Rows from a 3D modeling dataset
_ _ _ _ _

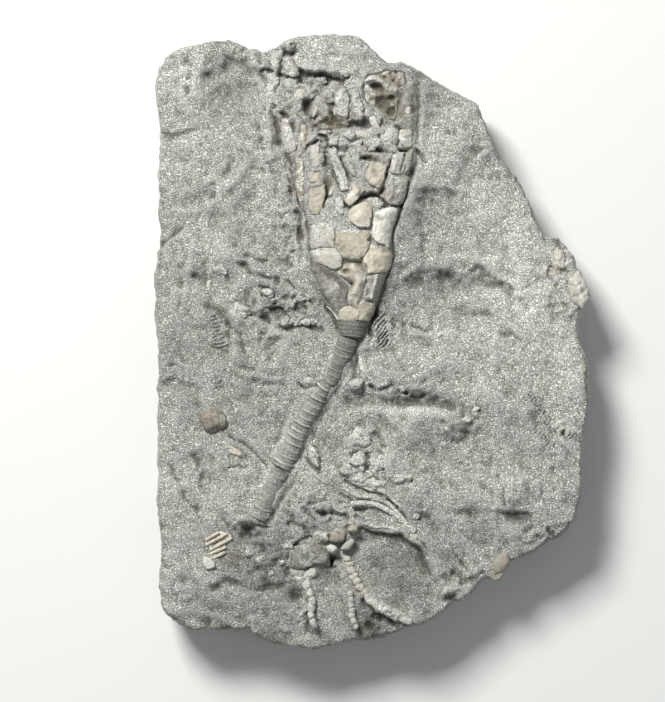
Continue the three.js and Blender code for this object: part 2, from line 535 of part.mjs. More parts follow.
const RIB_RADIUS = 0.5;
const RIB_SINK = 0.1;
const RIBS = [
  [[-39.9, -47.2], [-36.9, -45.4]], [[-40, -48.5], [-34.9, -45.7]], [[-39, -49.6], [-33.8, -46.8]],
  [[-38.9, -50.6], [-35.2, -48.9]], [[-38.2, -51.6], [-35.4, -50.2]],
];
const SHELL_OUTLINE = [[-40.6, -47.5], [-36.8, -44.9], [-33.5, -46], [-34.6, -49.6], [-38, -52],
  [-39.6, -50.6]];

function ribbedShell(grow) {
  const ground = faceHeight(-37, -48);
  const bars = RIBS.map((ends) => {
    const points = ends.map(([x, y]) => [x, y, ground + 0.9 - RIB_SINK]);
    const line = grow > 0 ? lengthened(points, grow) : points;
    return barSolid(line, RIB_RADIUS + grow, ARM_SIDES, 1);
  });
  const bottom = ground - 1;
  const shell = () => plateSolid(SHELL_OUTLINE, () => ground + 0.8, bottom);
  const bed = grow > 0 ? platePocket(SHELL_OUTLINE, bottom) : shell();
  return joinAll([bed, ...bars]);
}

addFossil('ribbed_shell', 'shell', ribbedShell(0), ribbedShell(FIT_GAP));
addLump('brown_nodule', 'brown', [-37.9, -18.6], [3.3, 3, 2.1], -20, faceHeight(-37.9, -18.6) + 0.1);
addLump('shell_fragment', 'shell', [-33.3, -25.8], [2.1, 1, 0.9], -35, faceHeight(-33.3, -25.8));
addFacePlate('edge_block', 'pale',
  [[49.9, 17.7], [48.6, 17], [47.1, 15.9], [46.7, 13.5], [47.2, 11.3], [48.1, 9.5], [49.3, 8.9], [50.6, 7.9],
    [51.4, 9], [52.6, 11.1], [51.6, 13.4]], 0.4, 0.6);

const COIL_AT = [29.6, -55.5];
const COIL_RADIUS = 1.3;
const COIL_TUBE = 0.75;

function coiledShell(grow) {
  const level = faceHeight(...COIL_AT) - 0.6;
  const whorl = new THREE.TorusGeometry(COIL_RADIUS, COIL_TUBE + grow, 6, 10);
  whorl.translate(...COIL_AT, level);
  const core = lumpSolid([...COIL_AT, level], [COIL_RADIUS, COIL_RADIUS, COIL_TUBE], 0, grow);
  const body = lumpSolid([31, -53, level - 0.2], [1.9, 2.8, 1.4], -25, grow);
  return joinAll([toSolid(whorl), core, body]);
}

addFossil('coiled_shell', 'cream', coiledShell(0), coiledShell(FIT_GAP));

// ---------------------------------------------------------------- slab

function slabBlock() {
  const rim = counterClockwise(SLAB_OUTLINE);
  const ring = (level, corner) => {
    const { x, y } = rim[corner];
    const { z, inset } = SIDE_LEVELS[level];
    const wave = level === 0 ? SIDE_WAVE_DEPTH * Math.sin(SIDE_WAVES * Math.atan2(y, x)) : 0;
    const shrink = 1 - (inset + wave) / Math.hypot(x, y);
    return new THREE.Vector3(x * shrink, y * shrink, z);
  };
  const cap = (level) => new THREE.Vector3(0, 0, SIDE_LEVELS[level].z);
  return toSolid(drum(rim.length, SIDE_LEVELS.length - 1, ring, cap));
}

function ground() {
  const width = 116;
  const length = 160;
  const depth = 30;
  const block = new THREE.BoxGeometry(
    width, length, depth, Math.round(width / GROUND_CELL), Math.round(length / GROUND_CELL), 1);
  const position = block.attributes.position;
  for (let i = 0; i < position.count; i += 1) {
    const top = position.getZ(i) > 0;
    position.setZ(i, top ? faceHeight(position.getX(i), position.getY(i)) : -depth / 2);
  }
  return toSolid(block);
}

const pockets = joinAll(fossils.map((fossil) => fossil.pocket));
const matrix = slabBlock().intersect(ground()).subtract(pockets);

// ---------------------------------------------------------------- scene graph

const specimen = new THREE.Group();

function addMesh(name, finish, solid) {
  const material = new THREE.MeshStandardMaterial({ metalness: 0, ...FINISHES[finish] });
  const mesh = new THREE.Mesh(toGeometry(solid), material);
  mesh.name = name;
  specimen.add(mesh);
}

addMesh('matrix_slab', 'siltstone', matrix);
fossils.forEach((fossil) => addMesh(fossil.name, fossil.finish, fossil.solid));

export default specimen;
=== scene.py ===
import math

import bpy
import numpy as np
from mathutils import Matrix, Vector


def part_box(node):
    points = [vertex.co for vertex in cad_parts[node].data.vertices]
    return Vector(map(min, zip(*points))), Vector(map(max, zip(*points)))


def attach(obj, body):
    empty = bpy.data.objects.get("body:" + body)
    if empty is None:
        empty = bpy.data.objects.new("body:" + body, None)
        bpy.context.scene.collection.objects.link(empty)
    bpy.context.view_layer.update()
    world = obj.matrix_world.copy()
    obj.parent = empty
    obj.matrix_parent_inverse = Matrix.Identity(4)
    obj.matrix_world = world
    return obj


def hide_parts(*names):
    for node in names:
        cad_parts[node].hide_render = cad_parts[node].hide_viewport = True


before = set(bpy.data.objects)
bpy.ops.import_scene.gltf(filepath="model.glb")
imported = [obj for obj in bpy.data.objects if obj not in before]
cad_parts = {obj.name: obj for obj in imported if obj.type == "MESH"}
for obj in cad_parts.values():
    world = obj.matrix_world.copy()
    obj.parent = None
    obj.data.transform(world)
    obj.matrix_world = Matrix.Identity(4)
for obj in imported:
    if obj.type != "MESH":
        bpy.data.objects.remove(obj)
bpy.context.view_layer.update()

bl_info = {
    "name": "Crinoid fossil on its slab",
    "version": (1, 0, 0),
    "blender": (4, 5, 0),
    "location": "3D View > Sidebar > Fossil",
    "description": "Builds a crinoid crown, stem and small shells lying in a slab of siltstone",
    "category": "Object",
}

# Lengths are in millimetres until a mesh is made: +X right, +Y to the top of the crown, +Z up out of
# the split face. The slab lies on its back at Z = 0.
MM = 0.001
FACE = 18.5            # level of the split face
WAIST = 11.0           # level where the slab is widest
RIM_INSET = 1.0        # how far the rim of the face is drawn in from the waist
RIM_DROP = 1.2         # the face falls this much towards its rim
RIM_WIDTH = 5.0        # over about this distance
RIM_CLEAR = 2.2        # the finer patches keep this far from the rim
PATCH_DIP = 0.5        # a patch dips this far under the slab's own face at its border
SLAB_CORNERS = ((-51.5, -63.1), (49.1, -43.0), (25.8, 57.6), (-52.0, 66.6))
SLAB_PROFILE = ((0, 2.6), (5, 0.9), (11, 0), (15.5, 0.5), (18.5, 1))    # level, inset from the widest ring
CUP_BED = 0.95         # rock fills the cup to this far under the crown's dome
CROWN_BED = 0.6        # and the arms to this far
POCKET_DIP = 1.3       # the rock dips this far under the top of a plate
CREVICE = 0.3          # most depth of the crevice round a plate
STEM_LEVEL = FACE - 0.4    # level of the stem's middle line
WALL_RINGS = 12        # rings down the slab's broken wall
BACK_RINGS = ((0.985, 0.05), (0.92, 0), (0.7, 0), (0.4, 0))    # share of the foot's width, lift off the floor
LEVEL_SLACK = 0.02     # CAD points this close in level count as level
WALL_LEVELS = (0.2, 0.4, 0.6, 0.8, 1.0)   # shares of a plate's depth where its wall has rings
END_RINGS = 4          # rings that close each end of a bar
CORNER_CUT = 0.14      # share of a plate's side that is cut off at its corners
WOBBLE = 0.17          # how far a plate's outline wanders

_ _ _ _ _

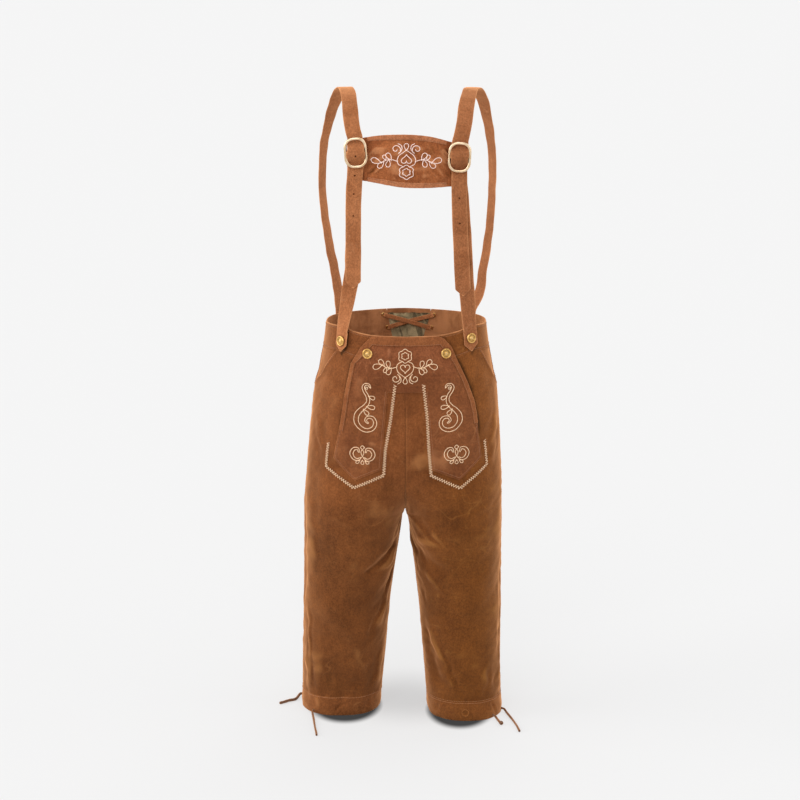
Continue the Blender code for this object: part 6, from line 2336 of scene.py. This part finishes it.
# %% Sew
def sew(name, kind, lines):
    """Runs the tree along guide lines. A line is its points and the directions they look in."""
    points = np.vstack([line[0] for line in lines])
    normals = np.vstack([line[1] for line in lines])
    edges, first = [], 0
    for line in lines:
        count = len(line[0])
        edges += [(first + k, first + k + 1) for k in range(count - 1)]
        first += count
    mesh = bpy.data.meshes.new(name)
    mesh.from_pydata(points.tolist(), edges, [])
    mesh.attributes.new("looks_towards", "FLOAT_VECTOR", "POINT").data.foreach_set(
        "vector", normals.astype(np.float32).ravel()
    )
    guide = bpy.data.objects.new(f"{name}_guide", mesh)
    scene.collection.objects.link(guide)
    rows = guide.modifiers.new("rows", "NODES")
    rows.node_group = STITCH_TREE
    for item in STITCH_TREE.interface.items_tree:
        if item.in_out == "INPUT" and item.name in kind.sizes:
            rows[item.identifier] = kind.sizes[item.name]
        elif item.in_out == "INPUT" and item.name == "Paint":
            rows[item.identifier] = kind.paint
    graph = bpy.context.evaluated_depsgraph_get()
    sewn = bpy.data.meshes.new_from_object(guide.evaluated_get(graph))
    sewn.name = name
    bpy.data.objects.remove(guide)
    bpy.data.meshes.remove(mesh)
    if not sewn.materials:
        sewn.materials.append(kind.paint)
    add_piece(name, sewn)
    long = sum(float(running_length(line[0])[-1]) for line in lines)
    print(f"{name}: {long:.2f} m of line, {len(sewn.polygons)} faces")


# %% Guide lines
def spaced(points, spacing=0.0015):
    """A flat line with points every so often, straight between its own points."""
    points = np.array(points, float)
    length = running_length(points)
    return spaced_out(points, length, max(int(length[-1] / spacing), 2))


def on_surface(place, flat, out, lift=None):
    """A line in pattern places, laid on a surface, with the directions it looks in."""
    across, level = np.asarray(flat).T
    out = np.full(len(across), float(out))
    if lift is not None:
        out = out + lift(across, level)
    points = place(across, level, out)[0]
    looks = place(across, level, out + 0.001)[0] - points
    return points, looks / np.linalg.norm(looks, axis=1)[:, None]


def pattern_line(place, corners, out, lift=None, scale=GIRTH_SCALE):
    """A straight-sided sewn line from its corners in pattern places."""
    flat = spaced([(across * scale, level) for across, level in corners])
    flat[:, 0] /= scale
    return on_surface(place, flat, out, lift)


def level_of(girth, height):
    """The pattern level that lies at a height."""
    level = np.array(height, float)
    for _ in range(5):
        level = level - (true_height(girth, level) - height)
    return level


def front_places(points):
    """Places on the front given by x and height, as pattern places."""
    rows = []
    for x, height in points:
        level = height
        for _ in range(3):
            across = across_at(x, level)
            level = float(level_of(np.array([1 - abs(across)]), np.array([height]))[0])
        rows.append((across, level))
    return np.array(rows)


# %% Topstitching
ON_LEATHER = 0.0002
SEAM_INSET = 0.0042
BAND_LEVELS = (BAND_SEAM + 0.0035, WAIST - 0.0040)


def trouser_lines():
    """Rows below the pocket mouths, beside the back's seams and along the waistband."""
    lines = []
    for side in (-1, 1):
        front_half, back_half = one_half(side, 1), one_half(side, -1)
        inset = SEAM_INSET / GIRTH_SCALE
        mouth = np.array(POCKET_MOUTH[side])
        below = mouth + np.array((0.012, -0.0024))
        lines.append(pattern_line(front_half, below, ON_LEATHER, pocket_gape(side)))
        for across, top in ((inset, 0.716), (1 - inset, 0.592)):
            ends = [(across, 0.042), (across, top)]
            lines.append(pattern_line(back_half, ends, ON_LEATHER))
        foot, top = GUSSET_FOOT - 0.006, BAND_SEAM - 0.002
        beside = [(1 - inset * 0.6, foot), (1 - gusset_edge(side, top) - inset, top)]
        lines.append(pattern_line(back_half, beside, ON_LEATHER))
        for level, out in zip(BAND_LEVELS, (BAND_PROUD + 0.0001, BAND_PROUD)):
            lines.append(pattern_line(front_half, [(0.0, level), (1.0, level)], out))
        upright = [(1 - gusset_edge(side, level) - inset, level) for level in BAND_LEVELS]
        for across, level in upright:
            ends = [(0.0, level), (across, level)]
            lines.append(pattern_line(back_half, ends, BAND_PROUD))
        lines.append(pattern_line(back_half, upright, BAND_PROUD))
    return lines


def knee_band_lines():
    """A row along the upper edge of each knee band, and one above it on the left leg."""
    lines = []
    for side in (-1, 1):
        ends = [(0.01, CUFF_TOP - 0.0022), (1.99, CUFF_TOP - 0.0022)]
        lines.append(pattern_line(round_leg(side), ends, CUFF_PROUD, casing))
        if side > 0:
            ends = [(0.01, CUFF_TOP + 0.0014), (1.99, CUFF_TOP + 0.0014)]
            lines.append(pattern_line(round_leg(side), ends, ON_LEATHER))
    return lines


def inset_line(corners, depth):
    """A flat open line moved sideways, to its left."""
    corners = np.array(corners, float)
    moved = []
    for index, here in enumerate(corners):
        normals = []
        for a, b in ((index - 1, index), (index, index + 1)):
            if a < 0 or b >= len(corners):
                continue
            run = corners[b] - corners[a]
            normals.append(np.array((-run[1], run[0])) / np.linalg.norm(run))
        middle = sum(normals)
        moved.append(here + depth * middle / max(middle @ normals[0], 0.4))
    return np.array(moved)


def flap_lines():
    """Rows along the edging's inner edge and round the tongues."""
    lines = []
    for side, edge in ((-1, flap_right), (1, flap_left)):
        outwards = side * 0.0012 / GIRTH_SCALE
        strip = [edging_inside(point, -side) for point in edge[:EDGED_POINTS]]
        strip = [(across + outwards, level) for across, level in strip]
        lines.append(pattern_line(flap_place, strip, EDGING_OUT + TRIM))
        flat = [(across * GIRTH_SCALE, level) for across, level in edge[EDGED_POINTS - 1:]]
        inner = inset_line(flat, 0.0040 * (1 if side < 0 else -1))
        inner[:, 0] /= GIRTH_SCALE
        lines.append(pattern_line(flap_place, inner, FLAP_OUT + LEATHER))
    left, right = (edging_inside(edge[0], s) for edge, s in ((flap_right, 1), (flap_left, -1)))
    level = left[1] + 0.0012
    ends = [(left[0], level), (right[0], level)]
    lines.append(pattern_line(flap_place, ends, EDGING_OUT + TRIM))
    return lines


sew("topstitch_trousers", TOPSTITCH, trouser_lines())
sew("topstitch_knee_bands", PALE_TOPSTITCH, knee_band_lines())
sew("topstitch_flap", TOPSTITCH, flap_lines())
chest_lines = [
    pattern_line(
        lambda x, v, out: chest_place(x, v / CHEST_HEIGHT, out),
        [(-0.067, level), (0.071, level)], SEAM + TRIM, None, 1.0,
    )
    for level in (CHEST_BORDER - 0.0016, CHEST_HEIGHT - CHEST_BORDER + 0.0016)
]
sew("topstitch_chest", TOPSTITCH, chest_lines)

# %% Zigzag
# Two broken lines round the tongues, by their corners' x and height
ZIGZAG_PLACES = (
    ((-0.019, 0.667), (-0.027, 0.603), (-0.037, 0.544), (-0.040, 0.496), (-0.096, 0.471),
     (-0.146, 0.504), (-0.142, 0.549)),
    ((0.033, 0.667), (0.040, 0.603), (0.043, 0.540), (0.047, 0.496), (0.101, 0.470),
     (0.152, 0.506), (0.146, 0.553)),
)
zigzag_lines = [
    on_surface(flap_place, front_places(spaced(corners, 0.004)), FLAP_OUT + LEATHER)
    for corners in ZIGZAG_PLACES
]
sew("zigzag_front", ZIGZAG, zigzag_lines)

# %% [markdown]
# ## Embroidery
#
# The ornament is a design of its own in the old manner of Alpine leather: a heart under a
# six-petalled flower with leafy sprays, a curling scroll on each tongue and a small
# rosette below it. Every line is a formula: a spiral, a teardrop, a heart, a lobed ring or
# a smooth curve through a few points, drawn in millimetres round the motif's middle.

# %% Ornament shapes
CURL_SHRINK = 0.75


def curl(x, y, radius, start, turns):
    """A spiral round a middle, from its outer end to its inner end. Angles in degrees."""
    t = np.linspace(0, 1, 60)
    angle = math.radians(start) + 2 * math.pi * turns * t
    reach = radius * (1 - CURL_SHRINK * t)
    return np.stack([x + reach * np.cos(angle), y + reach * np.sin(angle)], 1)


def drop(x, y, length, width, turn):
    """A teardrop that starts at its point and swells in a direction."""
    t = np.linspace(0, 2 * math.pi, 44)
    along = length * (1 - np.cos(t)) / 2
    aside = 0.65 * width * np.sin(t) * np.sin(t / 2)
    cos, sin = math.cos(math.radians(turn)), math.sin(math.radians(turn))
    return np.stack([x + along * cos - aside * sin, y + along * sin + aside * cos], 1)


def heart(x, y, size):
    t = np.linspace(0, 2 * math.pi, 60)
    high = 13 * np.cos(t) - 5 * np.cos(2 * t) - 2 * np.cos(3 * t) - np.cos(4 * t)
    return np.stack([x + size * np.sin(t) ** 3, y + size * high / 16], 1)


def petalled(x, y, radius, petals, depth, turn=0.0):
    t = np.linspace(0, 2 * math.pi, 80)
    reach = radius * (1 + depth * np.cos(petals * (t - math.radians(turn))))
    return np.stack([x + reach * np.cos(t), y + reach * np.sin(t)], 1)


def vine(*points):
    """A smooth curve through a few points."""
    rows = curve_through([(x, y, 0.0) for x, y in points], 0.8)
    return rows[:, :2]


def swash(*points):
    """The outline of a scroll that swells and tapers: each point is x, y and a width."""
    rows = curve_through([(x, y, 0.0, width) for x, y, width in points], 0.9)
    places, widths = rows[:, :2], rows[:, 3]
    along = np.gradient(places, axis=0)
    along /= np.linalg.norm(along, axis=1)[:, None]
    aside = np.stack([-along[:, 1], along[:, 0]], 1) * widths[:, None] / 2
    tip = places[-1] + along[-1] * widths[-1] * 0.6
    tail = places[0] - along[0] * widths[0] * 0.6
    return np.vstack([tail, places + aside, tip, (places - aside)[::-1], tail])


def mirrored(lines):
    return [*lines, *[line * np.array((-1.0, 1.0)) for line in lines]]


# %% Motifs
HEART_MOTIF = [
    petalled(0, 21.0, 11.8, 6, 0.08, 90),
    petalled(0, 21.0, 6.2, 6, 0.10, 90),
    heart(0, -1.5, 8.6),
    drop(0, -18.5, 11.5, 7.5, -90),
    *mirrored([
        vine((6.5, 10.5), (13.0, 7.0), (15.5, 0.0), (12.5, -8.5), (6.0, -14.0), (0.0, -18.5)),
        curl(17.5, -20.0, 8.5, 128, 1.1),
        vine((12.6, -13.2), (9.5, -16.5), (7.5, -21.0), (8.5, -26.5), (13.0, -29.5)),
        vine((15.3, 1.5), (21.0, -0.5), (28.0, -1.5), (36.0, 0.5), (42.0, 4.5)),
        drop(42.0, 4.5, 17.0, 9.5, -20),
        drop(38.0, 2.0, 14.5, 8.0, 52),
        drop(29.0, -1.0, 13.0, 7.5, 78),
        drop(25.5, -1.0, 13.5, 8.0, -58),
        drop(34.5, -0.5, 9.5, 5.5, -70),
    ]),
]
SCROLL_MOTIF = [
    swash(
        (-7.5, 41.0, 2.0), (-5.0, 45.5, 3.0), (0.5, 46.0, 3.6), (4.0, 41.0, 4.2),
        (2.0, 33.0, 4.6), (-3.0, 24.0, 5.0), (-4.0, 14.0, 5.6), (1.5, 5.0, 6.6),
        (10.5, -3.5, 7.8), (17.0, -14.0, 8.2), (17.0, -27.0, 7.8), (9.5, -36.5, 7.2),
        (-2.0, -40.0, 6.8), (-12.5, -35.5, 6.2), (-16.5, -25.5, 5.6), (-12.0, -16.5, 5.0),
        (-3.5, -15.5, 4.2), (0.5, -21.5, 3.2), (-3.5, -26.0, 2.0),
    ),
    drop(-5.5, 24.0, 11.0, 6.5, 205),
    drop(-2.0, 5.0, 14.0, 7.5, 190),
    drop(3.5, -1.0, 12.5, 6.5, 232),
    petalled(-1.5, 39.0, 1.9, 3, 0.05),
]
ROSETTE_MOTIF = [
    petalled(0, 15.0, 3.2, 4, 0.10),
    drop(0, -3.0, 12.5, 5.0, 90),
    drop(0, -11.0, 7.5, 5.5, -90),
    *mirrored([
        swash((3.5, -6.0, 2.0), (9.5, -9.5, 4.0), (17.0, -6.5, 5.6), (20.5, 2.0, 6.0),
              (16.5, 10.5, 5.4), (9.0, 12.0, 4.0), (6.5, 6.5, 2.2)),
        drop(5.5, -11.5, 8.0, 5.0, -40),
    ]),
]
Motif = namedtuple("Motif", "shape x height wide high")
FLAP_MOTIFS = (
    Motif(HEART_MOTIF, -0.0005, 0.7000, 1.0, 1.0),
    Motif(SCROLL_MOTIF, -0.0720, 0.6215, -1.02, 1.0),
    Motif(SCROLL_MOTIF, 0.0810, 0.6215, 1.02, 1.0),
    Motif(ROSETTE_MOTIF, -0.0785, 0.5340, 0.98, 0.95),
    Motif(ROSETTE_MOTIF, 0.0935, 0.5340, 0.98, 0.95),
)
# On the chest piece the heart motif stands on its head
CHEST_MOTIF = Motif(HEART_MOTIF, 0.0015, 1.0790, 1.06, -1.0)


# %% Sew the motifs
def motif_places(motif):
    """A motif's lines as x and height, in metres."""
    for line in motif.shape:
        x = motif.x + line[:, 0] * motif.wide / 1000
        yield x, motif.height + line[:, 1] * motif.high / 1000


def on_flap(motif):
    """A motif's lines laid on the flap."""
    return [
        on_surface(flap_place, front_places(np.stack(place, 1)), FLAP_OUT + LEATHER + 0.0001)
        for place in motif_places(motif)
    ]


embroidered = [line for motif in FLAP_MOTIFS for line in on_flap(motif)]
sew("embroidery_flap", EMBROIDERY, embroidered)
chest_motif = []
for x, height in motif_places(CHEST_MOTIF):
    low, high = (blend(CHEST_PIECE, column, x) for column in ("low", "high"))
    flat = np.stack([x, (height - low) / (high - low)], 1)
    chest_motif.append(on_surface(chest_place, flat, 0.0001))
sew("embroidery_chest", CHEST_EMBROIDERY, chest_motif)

_ _ _ _ _

■ Written task
From the line that contains "function addMesh(name, finish, solid)" through the line that contains "in imported if", reproduce every line exactly, both end lines included.

■ Task result
function addMesh(name, finish, solid) {
  const material = new THREE.MeshStandardMaterial({ metalness: 0, ...FINISHES[finish] });
  const mesh = new THREE.Mesh(toGeometry(solid), material);
  mesh.name = name;
  specimen.add(mesh);
}

addMesh('matrix_slab', 'siltstone', matrix);
fossils.forEach((fossil) => addMesh(fossil.name, fossil.finish, fossil.solid));

export default specimen;
=== scene.py ===
import math

import bpy
import numpy as np
from mathutils import Matrix, Vector


def part_box(node):
    points = [vertex.co for vertex in cad_parts[node].data.vertices]
    return Vector(map(min, zip(*points))), Vector(map(max, zip(*points)))


def attach(obj, body):
    empty = bpy.data.objects.get("body:" + body)
    if empty is None:
        empty = bpy.data.objects.new("body:" + body, None)
        bpy.context.scene.collection.objects.link(empty)
    bpy.context.view_layer.update()
    world = obj.matrix_world.copy()
    obj.parent = empty
    obj.matrix_parent_inverse = Matrix.Identity(4)
    obj.matrix_world = world
    return obj


def hide_parts(*names):
    for node in names:
        cad_parts[node].hide_render = cad_parts[node].hide_viewport = True


before = set(bpy.data.objects)
bpy.ops.import_scene.gltf(filepath="model.glb")
imported = [obj for obj in bpy.data.objects if obj not in before]
cad_parts = {obj.name: obj for obj in imported if obj.type == "MESH"}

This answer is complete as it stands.